Which would not be a regression if an existing case cared about it.

There are so few architectures where this is a real difference (anything
except alpha?) that we could have subtle bugs that have not been tracked
down for a long time.

I keep finding subtle bugs in much older and less subtle cases so I know
it can happen that very minor bugs can get overlooked.

> So one argument for just using RCU_INIT_POINTER is that it's the same
> ordering that we had before, and then it's up to any users of that
> pointer to order any accesses to any fields in 'struct task_struct'.

I agree that RCU_INIT_POINTER is equivalent to what we have now.

> Conversely, one argument for using rcu_assign_pointer() is that when
> we pair it with an RCU read, we get certain ordering guarantees
> automatically. So _if_ we have fields that change when a process is
> put on the run-queue, and the RCU users want to read those fields,
> then the release/acquire semantics might perform better than potential
> existing smp memory barriers we might have right now.

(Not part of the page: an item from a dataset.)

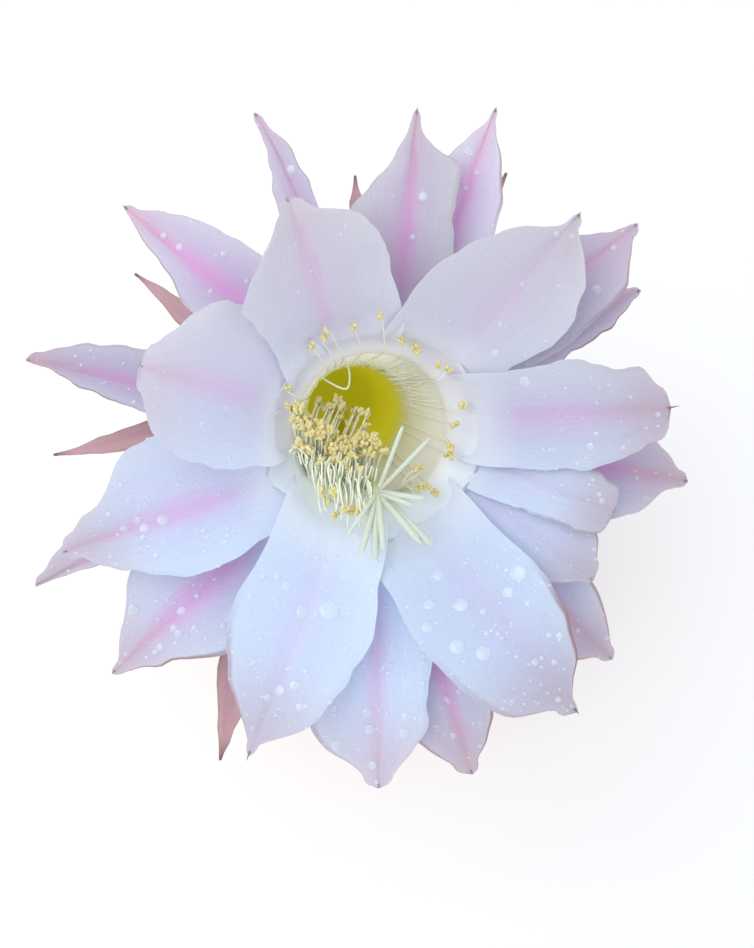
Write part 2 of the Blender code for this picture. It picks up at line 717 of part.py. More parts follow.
# Tepals: blades on a collar round the mouth, shaped by one rule
def eased(stations, values, s):
    """A smooth curve through the values at the stations."""
    i = max(k for k in range(len(stations) - 1) if stations[k] <= s or k == 0)
    step = stations[i + 1] - stations[i]
    u = (s - stations[i]) / step
    slopes = []
    for k in (i, i + 1):
        low, high = max(0, k - 1), min(len(stations) - 1, k + 1)
        slopes.append((values[high] - values[low]) / (stations[high] - stations[low]) * step)
    rise = values[i + 1] - values[i]
    bend = slopes[0] * u * (1 - u) ** 2 - slopes[1] * u * u * (1 - u)
    return values[i] + rise * u * u * (3 - 2 * u) + bend


def edge_of(side):
    """A blade's half widths at the edge stations, worked out for a plain blade."""
    return side if isinstance(side, tuple) else [side * share for share in LANCE]


class Tepal:
    def __init__(self, tip, rank, left, right, roll=0, start=None, end=None):
        self.left = edge_of(left)
        self.right = edge_of(right)
        self.base_share = min(0.66, MOUTH_RADIUS / MM / (max(self.left) + max(self.right)))
        self.roll = math.radians(roll)
        seen = math.atan2(tip[1], tip[0])
        start = seen if start is None else math.radians(start)
        end = seen if end is None else math.radians(end)
        depth = (rank + 0.5) * RANK_STEP
        rise = math.radians(mix(64, 8, min(1.0, rank / 9)))
        droop = math.radians(mix(-8, -34, min(1.0, rank / 9)))
        root = mouth_point(tube_outside(depth) + GAP + COLLAR_WALL / 2, start, depth)
        point = face_point(*tip)
        handle = (point - root).length * 0.36
        leave = ring_direction(start) * math.cos(rise) + MOUTH_AXIS * math.sin(rise)
        out = RIGHT * math.cos(end) + UP * math.sin(end)
        arrive = out * math.cos(droop) + FACING * math.sin(droop)
        self.path = (root, root + leave * handle, point - arrive * handle, point)

    def half_width(self, s, t):
        """How far the blade reaches to the left (t above 0) or right of its midrib."""
        widths = self.left if t > 0 else self.right
        first, last = EDGE_STATIONS[0], EDGE_STATIONS[-1]
        if s < first:
            half = mix(self.base_share * max(widths), widths[0], math.sin(math.pi / 2 * s / first))
        elif s > last:
            past = (s - last) / (1 - last)
            half = widths[-1] * math.sqrt(max(0.0, 1 - past * past))
        else:
            half = eased(EDGE_STATIONS, widths, s)
        return max(TIP_HALF, half) * MM

    def point(self, s, t):
        """The blade's middle surface: s runs from base to tip, t from -1 at its right edge to 1."""
        slope = bezier_slope(self.path, s)
        axis = mix(MOUTH_AXIS, FACING, s)
        side = axis.cross(slope).normalized()
        side = Quaternion(slope, self.roll * smooth(s / 0.6)) @ side
        normal = slope.cross(side)
        offset = t * self.half_width(s, t)
        curl = mix(1 / (32 * MM), 1 / (130 * MM), smooth(s * 1.6))
        return bezier(self.path, s) + side * offset + normal * offset * offset * curl


def blade(name, tepal, rows, columns, group):
    """A closed blade, split into triangles alike on both faces."""
    nudge = 0.01
    bm = bmesh.new()
    faces = ([], [])
    for s in rows:
        top, under = [], []
        for j in range(columns + 1):
            t = 2 * j / columns - 1
            along = tepal.point(min(1, s + nudge), t) - tepal.point(max(0, s - nudge), t)
            across = tepal.point(s, min(1, t + nudge)) - tepal.point(s, max(-1, t - nudge))
            normal = along.cross(across).normalized()
            middle = tepal.point(s, t)
            top.append(bm.verts.new(middle + normal * BLADE / 2))
            under.append(bm.verts.new(middle - normal * BLADE / 2))
        faces[0].append(top)
        faces[1].append(under)
    top, under = faces
    last = len(rows) - 1
    for i in range(last):
        for j in range(columns):
            for a, b, c in (((i, j), (i + 1, j), (i + 1, j + 1)), ((i, j), (i + 1, j + 1), (i, j + 1))):
                bm.faces.new((top[a[0]][a[1]], top[b[0]][b[1]], top[c[0]][c[1]]))
                bm.faces.new((under[c[0]][c[1]], under[b[0]][b[1]], under[a[0]][a[1]]))
        for j in (0, columns):
            bm.faces.new((top[i][j], under[i][j], under[i + 1][j], top[i + 1][j]))
    for i in (0, last):
        for j in range(columns):
            bm.faces.new((top[i][j], top[i][j + 1], under[i][j + 1], under[i][j]))
    bmesh.ops.recalc_face_normals(bm, faces=bm.faces)
    return mesh_object(name, bm, group)


def collar(name, ranks, group):
    """The ring round the tube that carries a node's tepals. The innermost also covers the mouth's rim."""
    top = math.floor(min(ranks)) * RANK_STEP
    foot = (math.floor(max(ranks)) + 1) * RANK_STEP - GAP
    section = [(foot, tube_outside(foot) + GAP)]
    if min(ranks) == 0:
        top = -GAP - LIP
        section += [(-GAP, tube_outside(0) + GAP), (-GAP, tube_inside(0)), (top, tube_inside(0) + LIP)]
    else:
        section += [(top, tube_outside(top) + GAP)]
    section += [(top, tube_outside(top) + GAP + COLLAR_WALL), (foot, tube_outside(foot) + GAP + COLLAR_WALL)]
    rings = []
    for depth, radius in section:
        rings.append(circle(BLOOM_CENTRE - MOUTH_AXIS * depth, MOUTH_AXIS, radius, COLLAR_SIDES))
    return closed_band(name, rings, group)


def make_tepals(name, table, rows, columns, paint, group):
    """One node of tepals: a collar with its blades fused to it."""
    base = collar(name, [row["rank"] for row in table.values()], group)
    repeats = collection(f"{name}_repeats")
    for label, row in table.items():
        blade(f"{name}_{label}", Tepal(**row), rows, columns, repeats)
    finish(fuse(base, repeats, group), paint)


# Stamens: filaments with anthers on a band that lines the throat
def stamen(name, points, lean, group):
    """A filament through three control points, ending in an anther that leans to one side."""
    root, bend, tip = points
    rings = []
    for share, radius in ((0, FILAMENT_RADIUS), (0.5, FILAMENT_RADIUS), (0.94, FILAMENT_RADIUS * 0.8)):
        centre = root.lerp(bend, share).lerp(bend.lerp(tip, share), share)
        way = (mix(bend, tip, share) - mix(root, bend, share)).normalized()
        rings.append(circle(centre, way, radius, STAMEN_SIDES))
    way = ((tip - bend).normalized() + lean).normalized()
    for share, radius in ((0.15, ANTHER_RADIUS), (1, ANTHER_RADIUS * 0.45)):
        rings.append(circle(tip + way * ANTHER_LENGTH * share, way, radius, STAMEN_SIDES))
    loft(name, rings, group)


def make_band(group):
    rings = []
    for depth, inset in ((BAND_TOP, 0), (BAND_FOOT, 0), (BAND_FOOT, BAND_WALL), (BAND_TOP, BAND_WALL)):
        radius = tube_inside(depth) - GAP - inset
        rings.append(circle(BLOOM_CENTRE - MOUTH_AXIS * depth, MOUTH_AXIS, radius, TUBE_SIDES))
    return closed_band("stamens", rings, group)


def stamen_foot(bearing, depth):
    return mouth_point(tube_inside(depth) - GAP - BAND_WALL * 0.6, bearing, depth)


def anther_lean(draw):
    return (RIGHT * draw.uniform(-1, 1) + UP * draw.uniform(-1, 1)) * 0.7


def make_stamens(group):
    draw = random.Random(11)
    band = make_band(group)
    repeats = collection("stamen_repeats")
    for i, (right, up, forward) in enumerate(RING_ANTHERS):
        bearing = math.atan2(up, right)
        foot = stamen_foot(bearing, BAND_TOP * 1.8)
        bend = mouth_point(tube_inside(0) * 0.92, bearing, -RING_BEND)
        stamen(f"ring_{i}", (foot, bend, face_point(right, up, forward)), anther_lean(draw), repeats)
    for label, row in STAMEN_GROUPS.items():
        for i in range(row["count"]):
            share = (i + 0.5) / row["count"]
            foot = stamen_foot(math.radians(mix(*row["bearings"], share)), mix(*row["depths"], share) * MM)
            up = mix(*row["up"], share) + draw.uniform(-row["spread"], row["spread"])
            forward = mix(*row["forward"], share) + draw.uniform(-1.5, 1.5)
            tip = face_point(mix(*row["right"], share) + draw.uniform(-0.6, 0.6), up, forward)
            bend = foot.lerp(tip, 0.4) + FACING * 3 * MM
            stamen(f"{label}_{i}", (foot, bend, tip), anther_lean(draw), repeats)
    finish(fuse(band, repeats, group), material("anther_cream", (0.85, 0.76, 0.42), 0.7))


# Pistil: a style that rises through the tube, with its stigma's lobes
def make_pistil(group):
    start = (HOLLOW_FROM + 0.15) / TUBE_ROWS
    steps = 5
    centres = [bezier(tube_path(), mix(start, 1, i / steps)) for i in range(steps + 1)]
    end = face_point(*STIGMA)
    centres += [mouth_point(7.5 * MM, math.radians(262), 9 * MM), end]
    rings = []
    for i, centre in enumerate(centres):
        way = (centres[min(i + 1, len(centres) - 1)] - centres[max(i - 1, 0)]).normalized()
        rings.append(circle(centre, way, STYLE_RADIUS, STYLE_SIDES))
    style = loft("pistil", rings, group)
    repeats = collection("pistil_repeats")
    for i, reach in enumerate(STIGMA_LOBES):
        tip = end + (RIGHT * reach[0] + UP * reach[1] + FACING * reach[2]) * MM
        out = (tip - end).normalized()
        rings = [
            circle(end - FACING * 0.9 * MM, out, LOBE_RADIUS, 4),
            circle(end.lerp(tip, 0.5) + FACING * 0.8 * MM, out, LOBE_RADIUS, 4),
            circle(tip, out, LOBE_RADIUS * 0.5, 4),
        ]
        loft(f"lobe_{i}", rings, repeats)
    finish(fuse(style, repeats, group), material("stigma_cream", (0.8, 0.86, 0.66), 0.5))


def main():
    clear_scene()
    group = collection("potted_echinopsis")
    cutters = collection("cutters")
    make_pot(group, cutters)
    make_soil(group)
    make_stem(group)
    make_flower_tube(group)
    make_tepals("petals", PETALS, PETAL_ROWS, 4, material("petal_white", (0.85, 0.84, 0.9), 0.5), group)
    pink = material("petal_pink", (0.85, 0.62, 0.8), 0.5)
    make_tepals("outer_petals", OUTER_PETALS, OUTER_ROWS, 4, pink, group)
    make_tepals("sepals", SEPALS, SEPAL_ROWS, 2, material("sepal_brown", (0.5, 0.3, 0.27), 0.6), group)
    make_stamens(group)
    make_pistil(group)


main()
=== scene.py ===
"""The looks of a potted Echinopsis oxygona in bloom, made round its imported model. Metres, +Z up.

The plant is dressed in the order it is put together: pot, soil, stem, flower tube, bloom, and the dew on it.
"""

import math
import random

import bmesh
import bpy
from mathutils import Matrix, Quaternion, Vector, noise
from mathutils.bvhtree import BVHTree


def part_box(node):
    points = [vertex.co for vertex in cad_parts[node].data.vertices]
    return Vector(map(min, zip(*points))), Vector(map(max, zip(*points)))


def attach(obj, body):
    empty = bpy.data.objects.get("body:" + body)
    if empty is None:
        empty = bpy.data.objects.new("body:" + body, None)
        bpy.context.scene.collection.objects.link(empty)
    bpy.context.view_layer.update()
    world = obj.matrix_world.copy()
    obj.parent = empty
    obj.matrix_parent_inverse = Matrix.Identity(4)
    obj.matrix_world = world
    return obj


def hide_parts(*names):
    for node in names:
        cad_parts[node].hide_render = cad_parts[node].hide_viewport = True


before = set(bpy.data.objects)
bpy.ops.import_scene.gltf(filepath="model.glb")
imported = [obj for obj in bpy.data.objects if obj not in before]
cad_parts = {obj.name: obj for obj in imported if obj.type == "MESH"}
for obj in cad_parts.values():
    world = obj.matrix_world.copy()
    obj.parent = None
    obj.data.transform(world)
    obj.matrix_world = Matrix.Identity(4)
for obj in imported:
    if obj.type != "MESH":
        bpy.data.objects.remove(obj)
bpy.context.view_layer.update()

# Camera and room: the eye looks straight into the bloom from above and in front, over a white floor. The
# light is that of a bright overcast sky, with one large softbox behind the eye.
MM = 0.001
RIGHT = Vector((1, 0, 0))
UPRIGHT = Vector((0, 0, 1))
FACING_ELEVATION = math.radians(60)
UP = Vector((0, math.sin(FACING_ELEVATION), math.cos(FACING_ELEVATION)))
FACING = RIGHT.cross(UP)
BLOOM_CENTRE = Vector((0, -106, 289)) * MM
SEEN_FROM = 400 * MM
AIM_RIGHT = 1.03 * MM
AIM_DOWN = 9.07 * MM
AIM = BLOOM_CENTRE + RIGHT * AIM_RIGHT - UP * AIM_DOWN
EYE = AIM + FACING * SEEN_FROM
SENSOR_WIDTH = 36
LENS_LENGTH = 73.8


def turned_to(place, right, up, facing):
    """The matrix of an object at place whose own axes point right, up and along facing."""
    turn = Matrix((right, up, facing)).transposed().to_4x4()
    return Matrix.Translation(place) @ turn


lens = bpy.data.cameras.new("eye")
lens.sensor_width = SENSOR_WIDTH
lens.lens = LENS_LENGTH
lens.clip_start = 10 * MM
camera = bpy.data.objects.new("eye", lens)
camera.matrix_world = turned_to(EYE, RIGHT, UP, FACING)
bpy.context.scene.collection.objects.link(camera)
bpy.context.scene.camera = camera
bpy.context.scene.view_settings.view_transform = "Standard"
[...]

I think this is where I am looking a things differently than you and
Peter.  Why does it have to be ___schedule() that changes the value
in the task_struct?  Why can't it be something else that changes the
value and then proceeds to call schedule()?

What is the size of the window of changes that is relevant?

If we use RCU_INIT_POINTER if there was something that changed
task_struct and then called schedule() what ensures that a remote cpu
that has a stale copy of task_struct cached will update it's cache
after following the new value rq->curr?  Don't we need
rcu_assign_pointer to get that guarantee?